Extracted data entries
━━━━━━
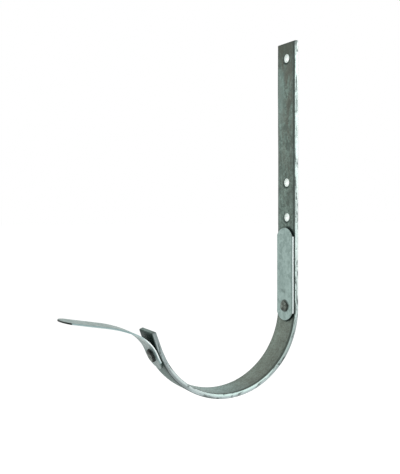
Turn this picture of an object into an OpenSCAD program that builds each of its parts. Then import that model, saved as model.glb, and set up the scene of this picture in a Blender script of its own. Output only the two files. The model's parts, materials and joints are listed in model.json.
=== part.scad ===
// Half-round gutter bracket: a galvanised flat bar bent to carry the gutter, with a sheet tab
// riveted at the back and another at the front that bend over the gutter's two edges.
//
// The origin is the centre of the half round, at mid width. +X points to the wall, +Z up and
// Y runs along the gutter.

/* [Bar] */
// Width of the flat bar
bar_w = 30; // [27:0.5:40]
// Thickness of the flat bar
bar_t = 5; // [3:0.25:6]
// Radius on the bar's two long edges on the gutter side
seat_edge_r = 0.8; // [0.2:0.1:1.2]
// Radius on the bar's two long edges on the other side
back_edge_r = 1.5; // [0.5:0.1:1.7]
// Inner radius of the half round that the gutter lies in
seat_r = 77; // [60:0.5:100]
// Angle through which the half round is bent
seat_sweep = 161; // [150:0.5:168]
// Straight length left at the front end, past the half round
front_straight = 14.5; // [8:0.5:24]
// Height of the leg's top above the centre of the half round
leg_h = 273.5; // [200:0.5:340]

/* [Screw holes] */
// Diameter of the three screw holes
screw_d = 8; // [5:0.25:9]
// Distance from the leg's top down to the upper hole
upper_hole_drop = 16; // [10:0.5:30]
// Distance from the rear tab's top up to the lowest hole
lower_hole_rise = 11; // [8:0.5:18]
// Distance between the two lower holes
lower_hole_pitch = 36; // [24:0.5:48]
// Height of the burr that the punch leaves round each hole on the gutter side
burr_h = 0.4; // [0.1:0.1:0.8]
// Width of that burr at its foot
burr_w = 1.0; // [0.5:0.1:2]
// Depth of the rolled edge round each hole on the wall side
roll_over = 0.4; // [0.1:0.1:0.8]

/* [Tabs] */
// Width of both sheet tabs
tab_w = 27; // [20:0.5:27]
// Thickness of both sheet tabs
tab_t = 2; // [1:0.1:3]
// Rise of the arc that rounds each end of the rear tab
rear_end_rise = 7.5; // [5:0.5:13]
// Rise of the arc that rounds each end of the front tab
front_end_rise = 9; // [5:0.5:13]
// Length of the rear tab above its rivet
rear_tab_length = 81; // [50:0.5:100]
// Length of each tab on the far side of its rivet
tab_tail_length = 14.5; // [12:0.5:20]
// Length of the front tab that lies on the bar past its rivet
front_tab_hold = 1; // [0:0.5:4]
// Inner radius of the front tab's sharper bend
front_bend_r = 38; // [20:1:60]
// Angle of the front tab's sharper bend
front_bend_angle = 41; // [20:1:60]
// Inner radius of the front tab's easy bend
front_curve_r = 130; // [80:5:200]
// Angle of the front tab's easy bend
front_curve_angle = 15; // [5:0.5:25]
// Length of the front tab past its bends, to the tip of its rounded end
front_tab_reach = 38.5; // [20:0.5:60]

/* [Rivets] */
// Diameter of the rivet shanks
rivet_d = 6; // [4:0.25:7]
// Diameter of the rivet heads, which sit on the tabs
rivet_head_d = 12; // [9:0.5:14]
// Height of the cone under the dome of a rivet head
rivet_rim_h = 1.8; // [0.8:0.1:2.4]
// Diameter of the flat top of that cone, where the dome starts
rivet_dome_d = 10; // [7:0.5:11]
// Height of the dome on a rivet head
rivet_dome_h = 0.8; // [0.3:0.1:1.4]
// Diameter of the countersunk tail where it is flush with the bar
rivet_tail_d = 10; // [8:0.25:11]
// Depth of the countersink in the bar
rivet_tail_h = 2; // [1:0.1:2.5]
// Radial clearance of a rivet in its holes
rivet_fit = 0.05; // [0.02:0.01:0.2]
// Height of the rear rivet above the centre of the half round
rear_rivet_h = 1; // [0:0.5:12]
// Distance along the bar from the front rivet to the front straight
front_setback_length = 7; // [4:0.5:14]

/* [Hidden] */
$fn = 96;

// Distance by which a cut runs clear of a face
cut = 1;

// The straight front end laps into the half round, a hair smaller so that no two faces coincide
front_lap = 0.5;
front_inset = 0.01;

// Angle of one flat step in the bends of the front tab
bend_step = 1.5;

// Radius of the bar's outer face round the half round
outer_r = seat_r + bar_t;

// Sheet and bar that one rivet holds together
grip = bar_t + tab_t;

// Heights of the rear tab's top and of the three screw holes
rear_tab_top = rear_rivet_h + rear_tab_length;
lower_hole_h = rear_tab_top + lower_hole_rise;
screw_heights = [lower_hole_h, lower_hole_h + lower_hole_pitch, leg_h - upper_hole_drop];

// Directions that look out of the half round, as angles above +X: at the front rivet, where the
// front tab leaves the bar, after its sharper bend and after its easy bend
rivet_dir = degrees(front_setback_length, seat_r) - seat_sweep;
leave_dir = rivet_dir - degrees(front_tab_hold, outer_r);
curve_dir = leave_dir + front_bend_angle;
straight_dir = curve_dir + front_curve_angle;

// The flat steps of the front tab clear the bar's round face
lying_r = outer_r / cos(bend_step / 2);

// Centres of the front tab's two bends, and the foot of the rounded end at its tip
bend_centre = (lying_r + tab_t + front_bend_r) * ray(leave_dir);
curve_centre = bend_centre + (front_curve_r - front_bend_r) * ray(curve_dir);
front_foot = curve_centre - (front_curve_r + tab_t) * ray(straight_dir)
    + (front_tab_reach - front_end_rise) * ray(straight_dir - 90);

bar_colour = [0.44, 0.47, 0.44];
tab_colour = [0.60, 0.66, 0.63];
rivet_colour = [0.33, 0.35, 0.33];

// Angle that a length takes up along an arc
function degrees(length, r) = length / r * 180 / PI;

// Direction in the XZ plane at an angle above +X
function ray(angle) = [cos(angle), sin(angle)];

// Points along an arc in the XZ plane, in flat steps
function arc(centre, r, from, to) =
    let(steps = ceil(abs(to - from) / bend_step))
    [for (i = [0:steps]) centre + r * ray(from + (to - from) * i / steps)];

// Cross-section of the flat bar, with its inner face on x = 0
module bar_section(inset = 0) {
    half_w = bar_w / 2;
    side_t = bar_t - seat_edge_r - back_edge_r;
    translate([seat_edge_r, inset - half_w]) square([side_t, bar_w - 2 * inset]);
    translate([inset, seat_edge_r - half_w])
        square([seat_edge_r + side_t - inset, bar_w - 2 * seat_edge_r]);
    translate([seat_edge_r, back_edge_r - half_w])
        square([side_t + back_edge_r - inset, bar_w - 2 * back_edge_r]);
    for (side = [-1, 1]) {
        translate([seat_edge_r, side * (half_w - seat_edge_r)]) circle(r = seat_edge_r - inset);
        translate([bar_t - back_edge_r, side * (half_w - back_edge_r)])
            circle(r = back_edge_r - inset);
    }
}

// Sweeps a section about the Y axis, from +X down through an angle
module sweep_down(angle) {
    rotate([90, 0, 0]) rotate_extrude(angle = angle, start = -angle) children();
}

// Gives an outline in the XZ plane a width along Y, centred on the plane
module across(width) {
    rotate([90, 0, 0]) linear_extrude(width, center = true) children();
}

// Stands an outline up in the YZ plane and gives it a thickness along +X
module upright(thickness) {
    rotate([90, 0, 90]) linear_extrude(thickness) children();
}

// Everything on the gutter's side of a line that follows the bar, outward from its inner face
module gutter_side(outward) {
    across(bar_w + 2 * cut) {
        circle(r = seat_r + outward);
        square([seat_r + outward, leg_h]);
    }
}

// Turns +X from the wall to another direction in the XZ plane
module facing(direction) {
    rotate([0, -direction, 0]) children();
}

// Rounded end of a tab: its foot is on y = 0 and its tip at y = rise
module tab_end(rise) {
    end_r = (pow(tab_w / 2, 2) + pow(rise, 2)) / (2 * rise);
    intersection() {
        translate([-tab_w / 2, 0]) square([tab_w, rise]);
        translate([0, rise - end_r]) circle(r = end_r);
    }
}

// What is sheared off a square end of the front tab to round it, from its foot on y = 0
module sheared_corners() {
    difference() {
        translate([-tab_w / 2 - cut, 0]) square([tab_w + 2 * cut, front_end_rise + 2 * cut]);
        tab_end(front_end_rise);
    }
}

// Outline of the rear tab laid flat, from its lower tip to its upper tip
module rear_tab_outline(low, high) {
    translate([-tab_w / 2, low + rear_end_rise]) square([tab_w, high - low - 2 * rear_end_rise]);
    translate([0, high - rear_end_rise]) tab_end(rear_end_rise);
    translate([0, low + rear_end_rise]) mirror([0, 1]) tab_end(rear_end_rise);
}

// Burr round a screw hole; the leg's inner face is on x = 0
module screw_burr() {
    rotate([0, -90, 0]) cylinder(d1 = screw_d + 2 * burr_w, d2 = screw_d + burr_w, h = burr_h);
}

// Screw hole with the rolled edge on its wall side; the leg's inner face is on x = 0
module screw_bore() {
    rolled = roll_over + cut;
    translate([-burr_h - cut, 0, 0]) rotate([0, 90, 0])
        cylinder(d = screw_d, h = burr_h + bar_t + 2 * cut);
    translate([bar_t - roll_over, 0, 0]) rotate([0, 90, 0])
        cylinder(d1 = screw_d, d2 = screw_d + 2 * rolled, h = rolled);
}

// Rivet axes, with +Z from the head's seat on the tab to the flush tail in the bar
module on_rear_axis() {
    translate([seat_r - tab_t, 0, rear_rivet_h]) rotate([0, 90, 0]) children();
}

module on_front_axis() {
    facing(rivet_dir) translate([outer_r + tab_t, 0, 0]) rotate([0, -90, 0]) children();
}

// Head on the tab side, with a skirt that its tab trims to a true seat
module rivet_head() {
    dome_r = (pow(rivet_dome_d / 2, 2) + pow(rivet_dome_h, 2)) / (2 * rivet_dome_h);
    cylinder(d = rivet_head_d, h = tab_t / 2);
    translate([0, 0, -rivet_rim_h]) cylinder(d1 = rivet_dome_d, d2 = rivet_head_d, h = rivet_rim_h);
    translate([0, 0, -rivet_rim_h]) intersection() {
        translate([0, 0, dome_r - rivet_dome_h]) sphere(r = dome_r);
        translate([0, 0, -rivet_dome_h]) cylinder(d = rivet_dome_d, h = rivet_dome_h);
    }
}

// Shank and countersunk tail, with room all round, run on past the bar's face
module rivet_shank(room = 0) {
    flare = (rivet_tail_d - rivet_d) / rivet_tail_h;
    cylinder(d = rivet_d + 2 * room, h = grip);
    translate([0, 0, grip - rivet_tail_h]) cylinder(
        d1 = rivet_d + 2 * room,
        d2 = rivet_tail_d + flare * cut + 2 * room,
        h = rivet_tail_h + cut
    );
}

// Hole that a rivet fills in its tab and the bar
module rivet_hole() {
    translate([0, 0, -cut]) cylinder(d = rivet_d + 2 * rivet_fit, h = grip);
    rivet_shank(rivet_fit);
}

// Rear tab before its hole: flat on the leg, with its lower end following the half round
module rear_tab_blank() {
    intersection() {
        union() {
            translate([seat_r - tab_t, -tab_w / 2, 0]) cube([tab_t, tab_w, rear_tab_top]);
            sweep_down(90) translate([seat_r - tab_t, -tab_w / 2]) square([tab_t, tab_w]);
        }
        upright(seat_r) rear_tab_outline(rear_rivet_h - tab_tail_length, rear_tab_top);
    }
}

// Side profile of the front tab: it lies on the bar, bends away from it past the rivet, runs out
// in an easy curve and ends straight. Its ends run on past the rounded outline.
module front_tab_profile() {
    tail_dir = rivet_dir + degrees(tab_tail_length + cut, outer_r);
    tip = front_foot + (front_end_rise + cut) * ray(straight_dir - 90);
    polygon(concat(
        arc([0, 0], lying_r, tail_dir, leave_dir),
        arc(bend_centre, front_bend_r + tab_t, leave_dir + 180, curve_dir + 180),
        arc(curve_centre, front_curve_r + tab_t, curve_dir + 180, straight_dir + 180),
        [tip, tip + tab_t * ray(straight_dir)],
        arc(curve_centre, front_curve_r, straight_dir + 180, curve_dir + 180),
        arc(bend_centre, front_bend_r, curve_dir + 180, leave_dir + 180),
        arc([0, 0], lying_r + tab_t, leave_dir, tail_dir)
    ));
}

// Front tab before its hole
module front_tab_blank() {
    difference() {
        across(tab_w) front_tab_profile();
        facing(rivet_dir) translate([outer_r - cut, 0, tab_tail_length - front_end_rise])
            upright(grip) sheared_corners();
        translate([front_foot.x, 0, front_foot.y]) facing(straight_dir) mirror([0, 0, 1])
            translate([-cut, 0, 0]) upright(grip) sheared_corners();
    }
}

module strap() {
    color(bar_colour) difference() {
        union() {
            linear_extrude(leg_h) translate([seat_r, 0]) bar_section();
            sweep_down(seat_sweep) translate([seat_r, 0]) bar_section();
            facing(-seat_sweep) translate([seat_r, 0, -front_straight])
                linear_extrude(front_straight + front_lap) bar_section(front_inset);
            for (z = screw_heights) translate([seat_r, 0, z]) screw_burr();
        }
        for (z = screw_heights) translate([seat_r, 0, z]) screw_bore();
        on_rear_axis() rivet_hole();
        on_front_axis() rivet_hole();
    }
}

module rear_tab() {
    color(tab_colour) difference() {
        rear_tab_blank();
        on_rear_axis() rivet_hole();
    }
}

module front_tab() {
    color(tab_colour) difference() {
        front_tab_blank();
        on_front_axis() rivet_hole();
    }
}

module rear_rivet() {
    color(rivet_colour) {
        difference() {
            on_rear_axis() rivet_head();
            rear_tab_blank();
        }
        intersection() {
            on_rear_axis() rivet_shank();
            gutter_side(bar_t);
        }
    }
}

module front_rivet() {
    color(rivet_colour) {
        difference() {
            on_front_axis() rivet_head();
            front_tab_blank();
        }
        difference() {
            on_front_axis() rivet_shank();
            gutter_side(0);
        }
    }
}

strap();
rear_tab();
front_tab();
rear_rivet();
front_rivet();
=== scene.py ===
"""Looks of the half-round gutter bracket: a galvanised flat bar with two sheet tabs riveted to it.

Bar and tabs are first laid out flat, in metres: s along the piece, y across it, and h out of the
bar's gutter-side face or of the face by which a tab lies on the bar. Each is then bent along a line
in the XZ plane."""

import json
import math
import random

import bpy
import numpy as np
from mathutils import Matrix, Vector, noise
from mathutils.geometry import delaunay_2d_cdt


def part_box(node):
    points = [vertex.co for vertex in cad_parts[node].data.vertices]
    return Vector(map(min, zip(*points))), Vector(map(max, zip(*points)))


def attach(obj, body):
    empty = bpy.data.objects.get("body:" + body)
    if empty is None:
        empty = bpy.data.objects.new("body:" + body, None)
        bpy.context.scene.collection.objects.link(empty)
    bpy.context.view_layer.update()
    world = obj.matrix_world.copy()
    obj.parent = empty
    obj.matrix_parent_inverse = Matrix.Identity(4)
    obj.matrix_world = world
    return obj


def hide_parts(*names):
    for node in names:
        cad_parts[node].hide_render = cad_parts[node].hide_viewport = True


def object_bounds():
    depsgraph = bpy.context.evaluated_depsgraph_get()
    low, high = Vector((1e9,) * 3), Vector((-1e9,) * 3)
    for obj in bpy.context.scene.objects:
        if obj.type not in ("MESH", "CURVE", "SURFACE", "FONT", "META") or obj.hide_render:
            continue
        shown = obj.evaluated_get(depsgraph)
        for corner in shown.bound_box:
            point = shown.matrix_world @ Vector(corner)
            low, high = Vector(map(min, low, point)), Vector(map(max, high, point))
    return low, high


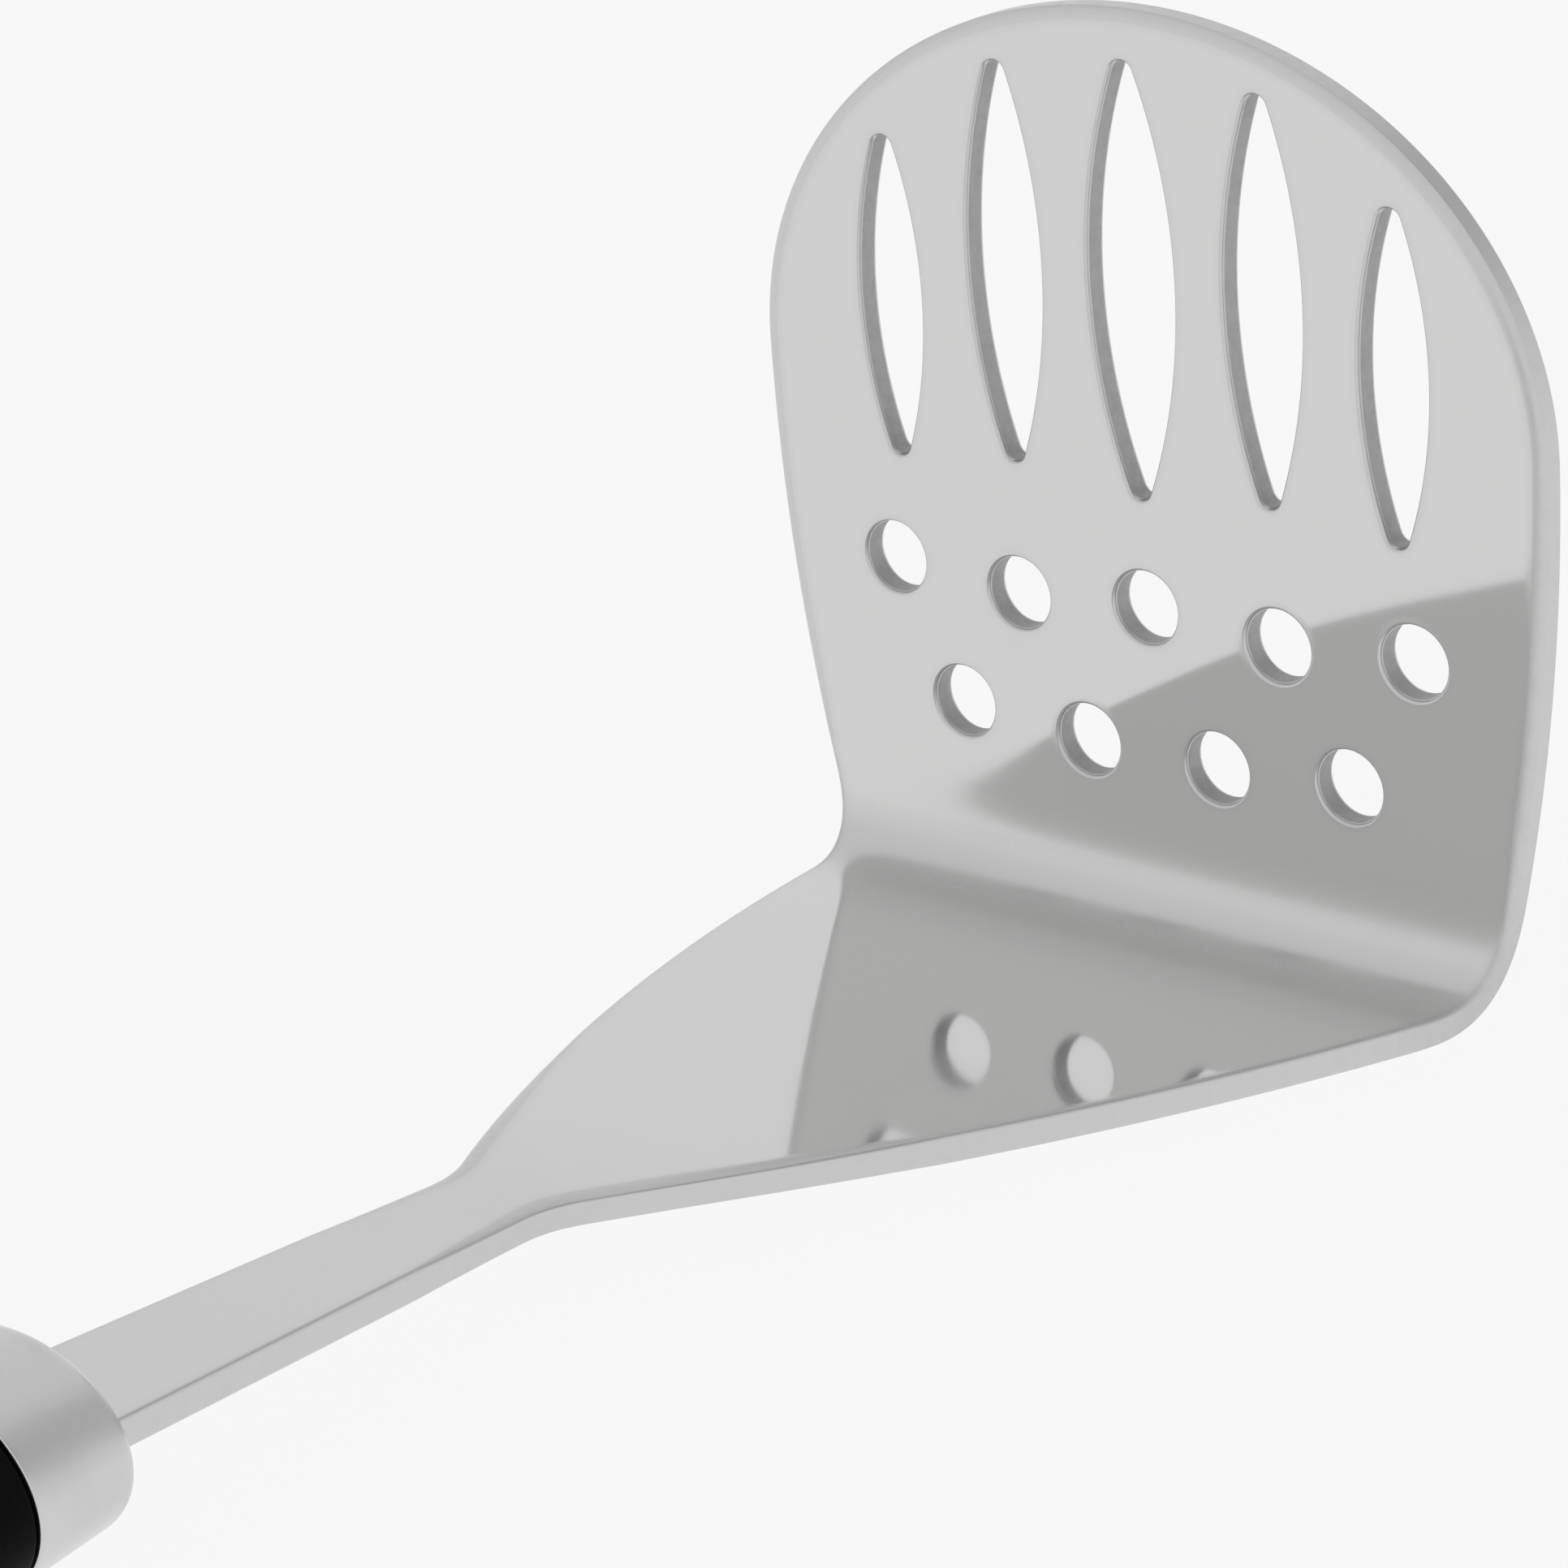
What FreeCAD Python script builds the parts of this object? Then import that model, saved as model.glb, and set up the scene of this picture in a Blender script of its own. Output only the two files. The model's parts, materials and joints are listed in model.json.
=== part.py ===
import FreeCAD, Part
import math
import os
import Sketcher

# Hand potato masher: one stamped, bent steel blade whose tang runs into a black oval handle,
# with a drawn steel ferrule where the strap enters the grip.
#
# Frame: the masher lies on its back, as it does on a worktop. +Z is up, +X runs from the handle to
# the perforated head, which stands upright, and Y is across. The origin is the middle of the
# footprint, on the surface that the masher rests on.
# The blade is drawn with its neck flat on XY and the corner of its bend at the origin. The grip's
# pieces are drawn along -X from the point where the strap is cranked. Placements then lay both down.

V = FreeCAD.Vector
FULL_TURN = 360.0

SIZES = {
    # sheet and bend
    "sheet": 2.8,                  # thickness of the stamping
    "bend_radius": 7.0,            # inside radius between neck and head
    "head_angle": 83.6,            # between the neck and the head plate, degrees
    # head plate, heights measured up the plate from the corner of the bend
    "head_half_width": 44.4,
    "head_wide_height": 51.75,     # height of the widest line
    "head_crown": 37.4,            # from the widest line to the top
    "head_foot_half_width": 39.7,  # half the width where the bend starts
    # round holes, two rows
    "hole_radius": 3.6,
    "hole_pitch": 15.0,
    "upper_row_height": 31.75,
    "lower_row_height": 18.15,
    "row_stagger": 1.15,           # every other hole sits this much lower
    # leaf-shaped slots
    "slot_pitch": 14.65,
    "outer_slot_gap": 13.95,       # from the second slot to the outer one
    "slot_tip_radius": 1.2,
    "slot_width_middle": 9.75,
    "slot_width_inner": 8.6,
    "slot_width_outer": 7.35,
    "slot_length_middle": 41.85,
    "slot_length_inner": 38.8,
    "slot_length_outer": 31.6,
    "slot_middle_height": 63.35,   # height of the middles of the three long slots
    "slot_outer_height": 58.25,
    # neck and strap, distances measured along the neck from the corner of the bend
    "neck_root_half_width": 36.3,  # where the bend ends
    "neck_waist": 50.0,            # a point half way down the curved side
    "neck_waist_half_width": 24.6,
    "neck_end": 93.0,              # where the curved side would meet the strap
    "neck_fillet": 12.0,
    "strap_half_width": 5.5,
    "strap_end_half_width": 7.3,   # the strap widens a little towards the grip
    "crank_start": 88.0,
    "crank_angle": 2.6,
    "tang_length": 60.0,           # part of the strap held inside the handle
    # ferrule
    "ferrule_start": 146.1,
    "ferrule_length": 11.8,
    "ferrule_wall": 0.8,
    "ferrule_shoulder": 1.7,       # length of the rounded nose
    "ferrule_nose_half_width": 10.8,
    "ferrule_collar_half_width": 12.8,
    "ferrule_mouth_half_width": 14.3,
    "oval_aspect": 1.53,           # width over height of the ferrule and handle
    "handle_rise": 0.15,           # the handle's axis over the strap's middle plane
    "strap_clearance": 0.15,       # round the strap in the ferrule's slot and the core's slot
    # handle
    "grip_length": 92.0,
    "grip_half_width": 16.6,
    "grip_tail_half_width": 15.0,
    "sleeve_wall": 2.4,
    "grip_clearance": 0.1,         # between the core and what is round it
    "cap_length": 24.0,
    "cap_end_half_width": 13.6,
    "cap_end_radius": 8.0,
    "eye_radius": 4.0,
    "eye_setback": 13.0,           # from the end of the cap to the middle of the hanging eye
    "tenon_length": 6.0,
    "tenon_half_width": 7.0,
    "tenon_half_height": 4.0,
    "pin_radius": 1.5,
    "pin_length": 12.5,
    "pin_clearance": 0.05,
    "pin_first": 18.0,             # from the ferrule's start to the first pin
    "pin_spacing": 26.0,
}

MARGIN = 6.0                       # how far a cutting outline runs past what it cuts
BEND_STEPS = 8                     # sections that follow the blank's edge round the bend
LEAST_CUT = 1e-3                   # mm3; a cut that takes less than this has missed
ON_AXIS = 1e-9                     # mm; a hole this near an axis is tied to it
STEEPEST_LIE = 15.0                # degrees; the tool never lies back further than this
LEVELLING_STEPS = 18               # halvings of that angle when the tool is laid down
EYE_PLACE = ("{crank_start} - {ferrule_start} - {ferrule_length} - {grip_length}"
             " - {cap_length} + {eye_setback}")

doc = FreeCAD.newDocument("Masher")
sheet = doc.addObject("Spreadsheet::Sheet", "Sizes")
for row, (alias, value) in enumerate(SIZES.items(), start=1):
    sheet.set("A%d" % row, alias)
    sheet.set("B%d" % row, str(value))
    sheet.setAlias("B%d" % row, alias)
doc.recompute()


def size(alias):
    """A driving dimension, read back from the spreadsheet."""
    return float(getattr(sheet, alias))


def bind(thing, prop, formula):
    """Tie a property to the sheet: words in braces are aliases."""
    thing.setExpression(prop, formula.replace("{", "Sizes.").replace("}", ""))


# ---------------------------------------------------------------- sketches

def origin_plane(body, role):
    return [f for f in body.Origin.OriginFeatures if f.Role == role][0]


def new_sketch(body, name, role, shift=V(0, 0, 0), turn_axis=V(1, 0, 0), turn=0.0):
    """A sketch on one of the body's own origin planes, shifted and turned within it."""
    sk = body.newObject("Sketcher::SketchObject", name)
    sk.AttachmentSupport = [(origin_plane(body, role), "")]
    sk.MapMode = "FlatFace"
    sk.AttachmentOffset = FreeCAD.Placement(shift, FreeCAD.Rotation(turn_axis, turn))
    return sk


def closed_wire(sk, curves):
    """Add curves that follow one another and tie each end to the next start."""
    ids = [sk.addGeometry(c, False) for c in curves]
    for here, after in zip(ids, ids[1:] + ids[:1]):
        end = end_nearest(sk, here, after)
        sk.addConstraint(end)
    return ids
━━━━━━
Exactly as they stand, please print the lines from the first line of the records above down to the line that includes "leg_h = 273.5; // [200:0.5:340]", both of those included and no others.

[Expected answer]
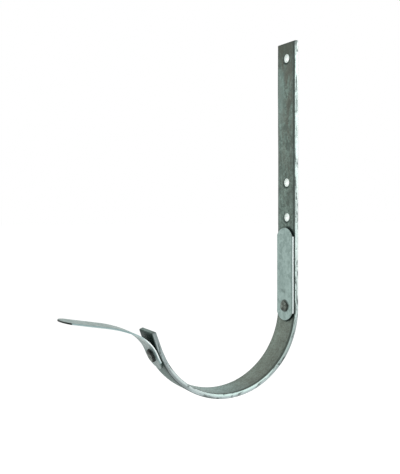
Turn this picture of an object into an OpenSCAD program that builds each of its parts. Then import that model, saved as model.glb, and set up the scene of this picture in a Blender script of its own. Output only the two files. The model's parts, materials and joints are listed in model.json.
=== part.scad ===
// Half-round gutter bracket: a galvanised flat bar bent to carry the gutter, with a sheet tab
// riveted at the back and another at the front that bend over the gutter's two edges.
//
// The origin is the centre of the half round, at mid width. +X points to the wall, +Z up and
// Y runs along the gutter.

/* [Bar] */
// Width of the flat bar
bar_w = 30; // [27:0.5:40]
// Thickness of the flat bar
bar_t = 5; // [3:0.25:6]
// Radius on the bar's two long edges on the gutter side
seat_edge_r = 0.8; // [0.2:0.1:1.2]
// Radius on the bar's two long edges on the other side
back_edge_r = 1.5; // [0.5:0.1:1.7]
// Inner radius of the half round that the gutter lies in
seat_r = 77; // [60:0.5:100]
// Angle through which the half round is bent
seat_sweep = 161; // [150:0.5:168]
// Straight length left at the front end, past the half round
front_straight = 14.5; // [8:0.5:24]
// Height of the leg's top above the centre of the half round
leg_h = 273.5; // [200:0.5:340]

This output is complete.